• [Problem]: Give the data a second time, exactly and in full.

• [Supplied information]:

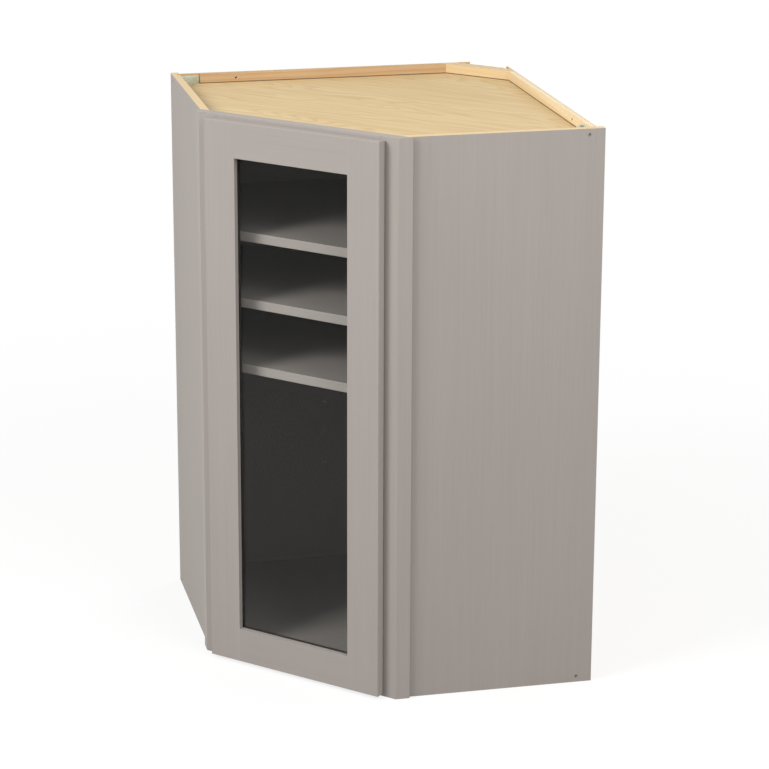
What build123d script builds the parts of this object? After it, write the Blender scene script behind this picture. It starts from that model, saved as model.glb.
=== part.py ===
from build123d import *
from math import cos, radians, sin, sqrt
import os

# Corner wall cabinet with one framed glass door, in millimetres.
# Plan points are given as (distance from the left wall, distance from the back wall).
# The carcass is symmetric about the diagonal through the room corner.

# Overall sizes
width = 685.8                 # along each wall, face frame included
side_depth = 381.0            # from a wall to the front corner of the face frame
height = 1066.8

# Carcass
panel_thickness = 15.0
panel_recess = 19.05          # top and bottom panels lie this far inside the rims
back_thickness = 12.0
back_recess = 12.7            # scribe space behind the backs
back_tongue = 3.2             # what the rabbet for the top and bottom panels leaves
housing_depth = 5.0           # grooves in the end panels
corner_cut = 75.0             # backs stop this far from the room corner
corner_board_sum = 114.9      # both wall distances of the corner board's outer face, added
corner_nailer_sum = 151.4     # the same for the inner face of the corner nailer
nailer_start_gap = 39.45      # left nailers stop short of the end panel for the brace
hanging_hole_from_end = 110.45  # from the end panel's inner face
hanging_hole_from_rim = 9.3
hanging_hole_radius = 2.1

# Face frame
frame_thickness = 19.05
frame_overhang = 6.35         # past the outer faces of the end panels
frame_stile = 38.1
frame_rail = 38.1
frame_tenon_length = 12.7
frame_tenon_thickness = 6.35
frame_tenon_shoulder = 6.35

# Door
door_side_reveal = 26.53      # face frame left in view beside the door
door_end_reveal = 6.35        # and above and below it
door_thickness = 19.05
door_gap = 2.5                # between the door's back and the frame's front
door_member = 66.7            # width of stiles and rails
door_lip = 9.7                # front lip that holds the glass
rabbet_width = 9.0
door_edge_radius = 1.0
door_back_edge_radius = 1.5
door_tenon_length = 25.0
door_tenon_thickness = 6.35
door_tenon_height = 42.0
glass_thickness = 4.0
glass_clearance = 1.0
bumper_radius = 4.5
bumper_stand_off = 0.3
bumper_chamfer = 0.8
bumper_inset = 8.0            # from the door's latch-side edge
bumper_from_end = 40.0

# Shelves and their pins
shelf_thickness = 18.0
shelf_clearance = 1.5
shelf_setback = 12.0          # behind the back of the face frame
pin_radius = 2.5
pin_hole_radius = 2.55
pin_hole_depth = 10.0
pin_length = 18.0
pin_seat = 9.5                # how much of a pin sits in its hole
pin_pitch = 64.0
first_pin_level = 247.0
pin_rows = 10
shelf_rows = (5, 7, 9)        # pin rows that carry the three shelves
back_pin_column = 375.4       # from the other wall
end_pin_column = 300.0        # from the wall the end panel stands against

# Corner braces
brace_height = 15.0
brace_from_rim = 4.0
brace_long_leg = 38.5         # along the back
brace_short_leg = 30.0        # along the end panel
brace_end = 6.0
brace_wall = 2.2
brace_floor = 3.0
brace_boss_half = 4.0         # screw boss in the brace's pocket
brace_boss_length = 10.0
brace_screw_from_wall = 29.5
brace_screw_radius = 1.7
brace_screw_length = 22.0
brace_screw_head_radius = 3.2
brace_screw_head_sink = 2.0
brace_screw_head_height = 2.2

# Concealed hinges, all sizes from the hinge pivot or the cup's centre
hinge_from_end = 106.0        # from the cabinet's underside and its top
cup_from_edge = 20.5
cup_radius = 17.5
cup_wall = 1.0
cup_depth = 13.5
cup_flange_thickness = 1.2
cup_flange_width = 24.0
cup_flange_height = 62.0
cup_flange_corner = 5.0
cup_screw_spacing = 46.0
pivot_from_edge = 7.5
pivot_from_back = 9.5
hinge_pin_radius = 1.25
hinge_pin_clearance = 0.08
eye_radius = 2.4
arm_thickness = 2.0
arm_half_width = 5.0
arm_reach = 13.3              # from the pivot to the gooseneck's leg
arm_tilt = 5.0                # degrees, lets the door open past square
arm_foot_depth = 9.5          # from the frame's front to the foot
arm_corner_radius = 2.5
arm_plate_thickness = 2.0
arm_plate_depth = 15.0
arm_plate_height = 48.0
arm_plate_start = 2.0
arm_screw_spacing = 32.0
cheek_thickness = 2.0
cheek_gap = 0.5
cheek_half_width = 3.0
screw_radius = 1.7
screw_length = 13.0
screw_head_radius = 3.2
screw_head_height = 1.6
cup_screw_length = 11.0
drill_clearance = 0.05
small_round_sides = 12        # pins, screws and their holes are drawn with few sides

# Derived positions
half = width / 2
root_two = sqrt(2)
frame_front_sum = width + side_depth
frame_back_sum = frame_front_sum - frame_thickness * root_two
end_outer = width - frame_overhang
end_inner = end_outer - panel_thickness
back_inner = back_recess + back_thickness
tongue_inner = back_recess + back_tongue
corner_inner_sum = corner_board_sum + back_thickness * root_two
corner_tongue_sum = corner_board_sum + back_tongue * root_two
top_level = height - panel_recess - panel_thickness
frame_half = (width - side_depth) / root_two
frame_inner = frame_half - frame_stile
hanging_hole_from_wall = end_inner - hanging_hole_from_end
door_half = frame_half - door_side_reveal
door_bottom = door_end_reveal
door_top = height - door_end_reveal
door_back = -door_gap
door_front = -door_gap - door_thickness
glass_half = door_half - door_member
glass_bottom = door_bottom + door_member
glass_top = door_top - door_member
glass_front = door_front + door_lip
bead_front = glass_front + glass_thickness
cup_centre = -door_half + cup_from_edge
pivot_across = -door_half + pivot_from_edge
pivot_out = door_back - pivot_from_back
hinge_levels = (hinge_from_end, height / 2, height - hinge_from_end)


def at(from_left_wall, from_back_wall):
    return (-half + from_left_wall, half - from_back_wall)


def mirrored(outline):
    return [(b, a) for a, b in outline]


def plan(outline, level=0.0, left=False):
    points = mirrored(outline) if left else outline
    with BuildSketch(Plane.XY.offset(level)) as face:
        with BuildLine():
            Polyline(*[at(a, b) for a, b in points], close=True)
        make_face()
    return face.sketch


def front(level=0.0):
    # Along the face frame, then inwards from its front face
    return Plane(
        origin=(*at(frame_front_sum / 2, frame_front_sum / 2), level),
        x_dir=(1, 1, 0),
        z_dir=(0, 0, 1),
    )


def front_box(across, inwards, levels):
    # Block between two distances across, two inwards and two levels
    with BuildSketch(front(levels[0])) as face:
        with Locations(((across[0] + across[1]) / 2, (inwards[0] + inwards[1]) / 2)):
            Rectangle(abs(across[1] - across[0]), abs(inwards[1] - inwards[0]))
    return extrude(face.sketch, amount=levels[1] - levels[0], mode=Mode.PRIVATE)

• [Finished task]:
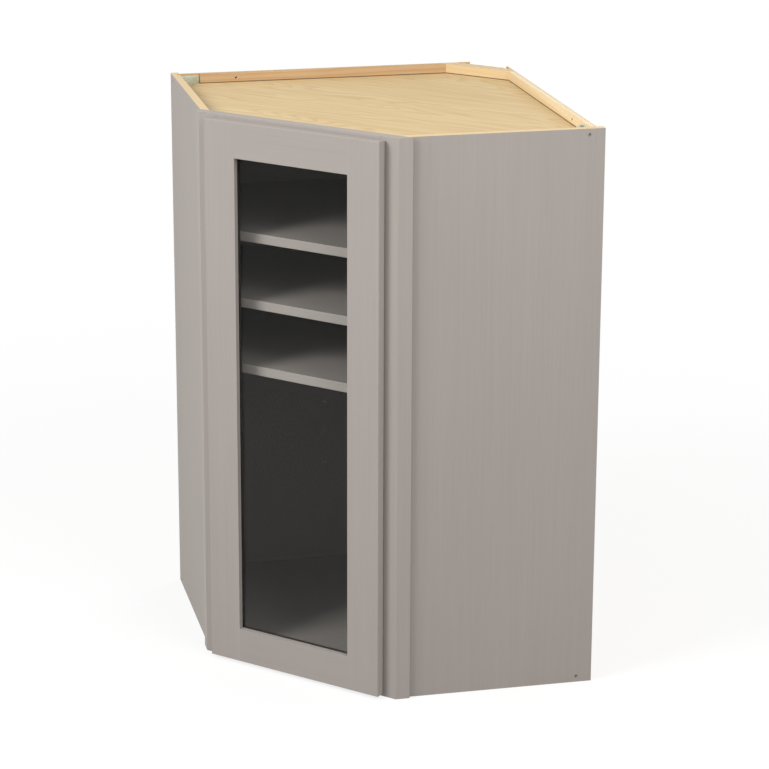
What build123d script builds the parts of this object? After it, write the Blender scene script behind this picture. It starts from that model, saved as model.glb.
=== part.py ===
from build123d import *
from math import cos, radians, sin, sqrt
import os

# Corner wall cabinet with one framed glass door, in millimetres.
# Plan points are given as (distance from the left wall, distance from the back wall).
# The carcass is symmetric about the diagonal through the room corner.

# Overall sizes
width = 685.8                 # along each wall, face frame included
side_depth = 381.0            # from a wall to the front corner of the face frame
height = 1066.8

# Carcass
panel_thickness = 15.0
panel_recess = 19.05          # top and bottom panels lie this far inside the rims
back_thickness = 12.0
back_recess = 12.7            # scribe space behind the backs
back_tongue = 3.2             # what the rabbet for the top and bottom panels leaves
housing_depth = 5.0           # grooves in the end panels
corner_cut = 75.0             # backs stop this far from the room corner
corner_board_sum = 114.9      # both wall distances of the corner board's outer face, added
corner_nailer_sum = 151.4     # the same for the inner face of the corner nailer
nailer_start_gap = 39.45      # left nailers stop short of the end panel for the brace
hanging_hole_from_end = 110.45  # from the end panel's inner face
hanging_hole_from_rim = 9.3
hanging_hole_radius = 2.1

# Face frame
frame_thickness = 19.05
frame_overhang = 6.35         # past the outer faces of the end panels
frame_stile = 38.1
frame_rail = 38.1
frame_tenon_length = 12.7
frame_tenon_thickness = 6.35
frame_tenon_shoulder = 6.35

# Door
door_side_reveal = 26.53      # face frame left in view beside the door
door_end_reveal = 6.35        # and above and below it
door_thickness = 19.05
door_gap = 2.5                # between the door's back and the frame's front
door_member = 66.7            # width of stiles and rails
door_lip = 9.7                # front lip that holds the glass
rabbet_width = 9.0
door_edge_radius = 1.0
door_back_edge_radius = 1.5
door_tenon_length = 25.0
door_tenon_thickness = 6.35
door_tenon_height = 42.0
glass_thickness = 4.0
glass_clearance = 1.0
bumper_radius = 4.5
bumper_stand_off = 0.3
bumper_chamfer = 0.8
bumper_inset = 8.0            # from the door's latch-side edge
bumper_from_end = 40.0

# Shelves and their pins
shelf_thickness = 18.0
shelf_clearance = 1.5
shelf_setback = 12.0          # behind the back of the face frame
pin_radius = 2.5
pin_hole_radius = 2.55
pin_hole_depth = 10.0
pin_length = 18.0
pin_seat = 9.5                # how much of a pin sits in its hole
pin_pitch = 64.0
first_pin_level = 247.0
pin_rows = 10
shelf_rows = (5, 7, 9)        # pin rows that carry the three shelves
back_pin_column = 375.4       # from the other wall
end_pin_column = 300.0        # from the wall the end panel stands against

# Corner braces
brace_height = 15.0
brace_from_rim = 4.0
brace_long_leg = 38.5         # along the back
brace_short_leg = 30.0        # along the end panel
brace_end = 6.0
brace_wall = 2.2
brace_floor = 3.0
brace_boss_half = 4.0         # screw boss in the brace's pocket
brace_boss_length = 10.0
brace_screw_from_wall = 29.5
brace_screw_radius = 1.7
brace_screw_length = 22.0
brace_screw_head_radius = 3.2
brace_screw_head_sink = 2.0
brace_screw_head_height = 2.2

# Concealed hinges, all sizes from the hinge pivot or the cup's centre
hinge_from_end = 106.0        # from the cabinet's underside and its top
cup_from_edge = 20.5
cup_radius = 17.5
cup_wall = 1.0
cup_depth = 13.5
cup_flange_thickness = 1.2
cup_flange_width = 24.0
cup_flange_height = 62.0
cup_flange_corner = 5.0
cup_screw_spacing = 46.0
pivot_from_edge = 7.5
pivot_from_back = 9.5
hinge_pin_radius = 1.25
hinge_pin_clearance = 0.08
eye_radius = 2.4
arm_thickness = 2.0
arm_half_width = 5.0
arm_reach = 13.3              # from the pivot to the gooseneck's leg
arm_tilt = 5.0                # degrees, lets the door open past square
arm_foot_depth = 9.5          # from the frame's front to the foot
arm_corner_radius = 2.5
arm_plate_thickness = 2.0
arm_plate_depth = 15.0
arm_plate_height = 48.0
arm_plate_start = 2.0
arm_screw_spacing = 32.0
cheek_thickness = 2.0
cheek_gap = 0.5
cheek_half_width = 3.0
screw_radius = 1.7
screw_length = 13.0
screw_head_radius = 3.2
screw_head_height = 1.6
cup_screw_length = 11.0
drill_clearance = 0.05
small_round_sides = 12        # pins, screws and their holes are drawn with few sides

# Derived positions
half = width / 2
root_two = sqrt(2)
frame_front_sum = width + side_depth
frame_back_sum = frame_front_sum - frame_thickness * root_two
end_outer = width - frame_overhang
end_inner = end_outer - panel_thickness
back_inner = back_recess + back_thickness
tongue_inner = back_recess + back_tongue
corner_inner_sum = corner_board_sum + back_thickness * root_two
corner_tongue_sum = corner_board_sum + back_tongue * root_two
top_level = height - panel_recess - panel_thickness
frame_half = (width - side_depth) / root_two
frame_inner = frame_half - frame_stile
hanging_hole_from_wall = end_inner - hanging_hole_from_end
door_half = frame_half - door_side_reveal
door_bottom = door_end_reveal
door_top = height - door_end_reveal
door_back = -door_gap
door_front = -door_gap - door_thickness
glass_half = door_half - door_member
glass_bottom = door_bottom + door_member
glass_top = door_top - door_member
glass_front = door_front + door_lip
bead_front = glass_front + glass_thickness
cup_centre = -door_half + cup_from_edge
pivot_across = -door_half + pivot_from_edge
pivot_out = door_back - pivot_from_back
hinge_levels = (hinge_from_end, height / 2, height - hinge_from_end)


def at(from_left_wall, from_back_wall):
    return (-half + from_left_wall, half - from_back_wall)


def mirrored(outline):
    return [(b, a) for a, b in outline]


def plan(outline, level=0.0, left=False):
    points = mirrored(outline) if left else outline
    with BuildSketch(Plane.XY.offset(level)) as face:
        with BuildLine():
            Polyline(*[at(a, b) for a, b in points], close=True)
        make_face()
    return face.sketch


def front(level=0.0):
    # Along the face frame, then inwards from its front face
    return Plane(
        origin=(*at(frame_front_sum / 2, frame_front_sum / 2), level),
        x_dir=(1, 1, 0),
        z_dir=(0, 0, 1),
    )


def front_box(across, inwards, levels):
    # Block between two distances across, two inwards and two levels
    with BuildSketch(front(levels[0])) as face:
        with Locations(((across[0] + across[1]) / 2, (inwards[0] + inwards[1]) / 2)):
            Rectangle(abs(across[1] - across[0]), abs(inwards[1] - inwards[0]))
    return extrude(face.sketch, amount=levels[1] - levels[0], mode=Mode.PRIVATE)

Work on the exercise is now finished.